We will be at SITC 2017 !


Nadia Mensali and Pierre Dillard will attend the 2017 meeting of the Society for ImmunoTherapy of Cancer (SITC). They will present our recent work on universal killer and CD4 Adoptive cell therapy, make sure to have a look !


A Universal Killer T-Cell for Adoptive Cell Therapy of Cancer

N Mensali1 , Pierre Dillard1, JH Myklebust2,3, Michael Hebeisen4, G Skorstad1, MR Myhre1, A Fåne1, G Gaudernack2, G Kvalheim1, EM Inderberg1 and S Wälchli1

1Department of Cellular Therapy, 2Section for Cancer Immunology, Oslo University Hospital-The Norwegian Radium Hospital, 3Centre for Cancer Biomedicine, University of Oslo, Oslo, Norway, 4CHUV, Lausanne University Hospital, Switzerland.


T cell-mediated immunotherapy of cancer has achieved remarkable results in hard-to-beat cancers. The main challenge of adoptive T-cell transfer (ACT) is its labour intensive and costly production and logistics as well as its dependency on the quality of the patient’s T cells. To overcome these hurdles we have designed a universal cell line for TCR expression by modifying the FDA-approved NK cell line, NK-92. Advantages of using this cell line is that it is easy to expand and can readily be genetically engineered. However, tumour cell recognition and killing by NK-92 is not antigen specific. This can be controlled by introducing an antigen receptor, such as a chimeric antigen receptor (CAR) or, as in the current work, a TCR. We herein present evidence that NK-92 can be modified to become a T cell-like lymphocyte which we named UK-92 cell (Universal Killer).

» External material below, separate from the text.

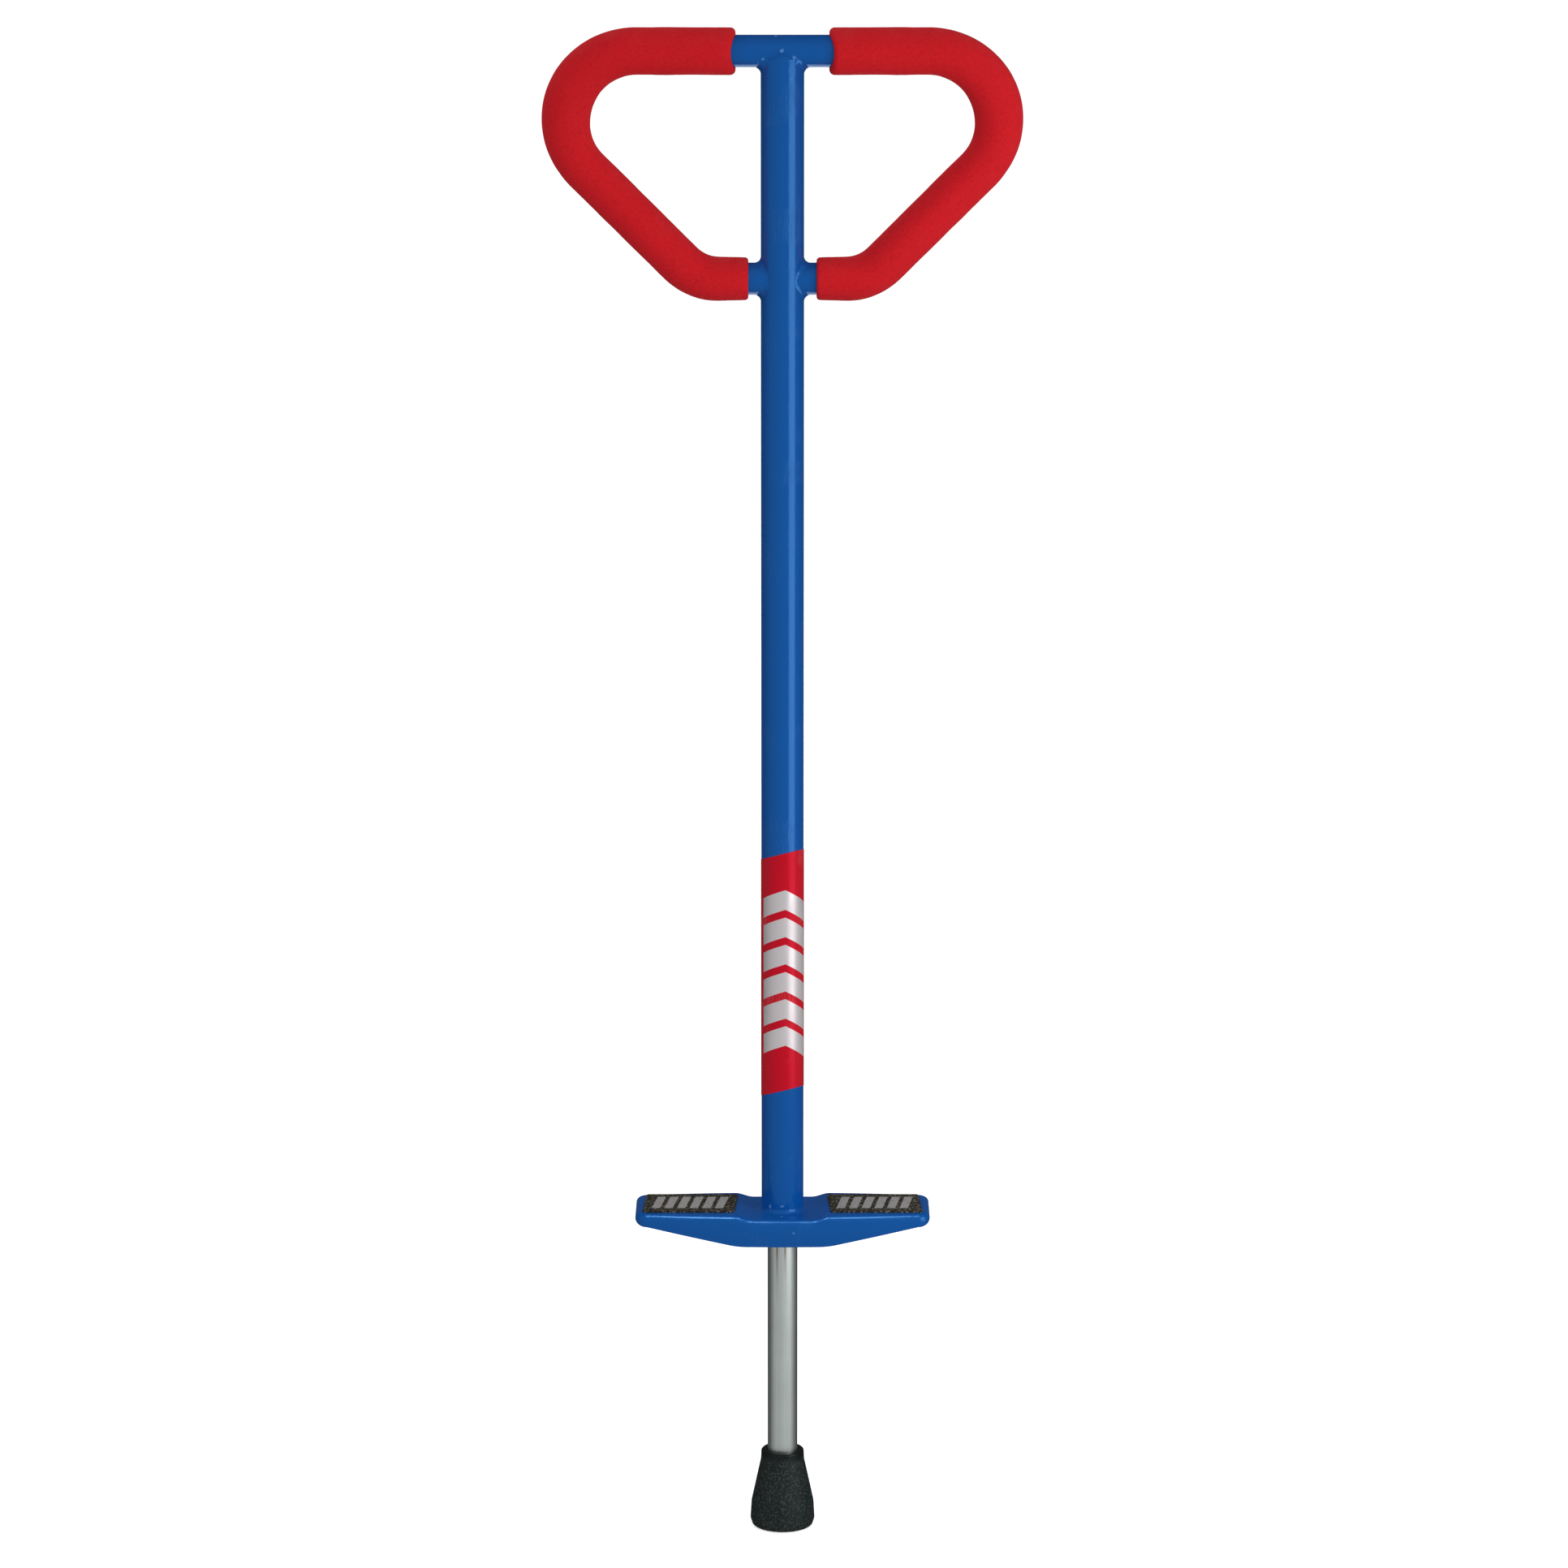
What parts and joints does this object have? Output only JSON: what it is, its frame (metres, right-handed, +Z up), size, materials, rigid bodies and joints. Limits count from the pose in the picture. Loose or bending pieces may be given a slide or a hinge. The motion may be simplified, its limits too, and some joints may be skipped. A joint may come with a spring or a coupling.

UK-92 expressing a therapeutic TCR showed conserved binding capacity to the cognate pMHC. Phosphoflow cytometry results indicated that the introduced TCR was able to mediate intracellular signaling upon either crosslinking or cognate pMHC binding. Our data showed that both early and late TCR signalling players were activated in a TCR-specific manner (anti-CD3/anti-CD28 stimulation) and further in a pMHC specific manner. In vitro functional assays using TCRs isolated from both CD8 and CD4 T cells demonstrated that UK-92-TCR could be stimulated in a pMHC-specific manner and, importantly, could kill tumor cells specifically. We have now shown in vitro that UK-92 cells are as specific and potent as redirected T cells to kill target cells.

Finally, encouraging in vivo data showed that mice receiving UK92 cells expressing a therapeutic TCR experienced reduction in tumor load and enhanced survival compared with control mice. If confirmed, the use of UK92 as a universal cell line might pave the way to truly off-the-shelf therapeutic effector cells for cancer immunotherapy and leading to drastic reduction of cell production time, logistic and cost.



Exploiting  CD4 T cells for adoptive cell therapy in cancer

Pierre Dillard1, Marit R. Myhre1, Nadia Mensali1, Sylvie Pollmann1, Gunnar Kvalheim1, Gustav Gaudernack2, Sébastien Wälchli1, Else M Inderberg1

1Department of Cellular Therapy, 2Section for Cancer Immunology, Oslo University Hospital-The Norwegian Radium Hospital, Oslo, Norway


T-cell based immunotherapy represents an attractive strategy for the treatment of cancer.

Whereas cellular anti-tumor immune responses have typically been attributed to CD8 T cells, CD4 T cells play a critical role in tumor elimination and the priming and maintenance of CD8 T-cell responses. Combining HLA class I- and class II-restricted TCRs for T-cell redirection may provide a more potent therapeutic effect in adoptive T cell therapy.

Furthermore, HLA class II-restricted TCRs may be of therapeutic value both in haematopoietic malignancies and in melanoma where tumor cells frequently express HLA class II.

We have isolated CD4+ T cells reactive against tumor antigens from patients who experienced clinical benefit from treatment with cancer vaccines targeting universal tumor antigens and frequent neoantigens. Strong T-cell responses against the vaccines or unrelated cancer antigens suggesting epitope spreading correlated with enhanced survival and tumor regression in late stage cancer patients.

These HLA class II restricted T-cell clones recognised target cells loaded with long peptides or protein and for some CD4+ T cell clones we could also show direct tumor recognition.

TCRs were expressed in expanded donor T cells by mRNA electroporation or retroviral transduction and found functional in both CD8+ and CD4+ T cells producing TNF-α, IFN-γ with the capacity of target cell killing.

We also show preliminary in vivo data for one of our broadly applicable TCRs recognizing a universal antigen, hTERT, presented on one of the most frequent HLA alleles, HLA-DP4.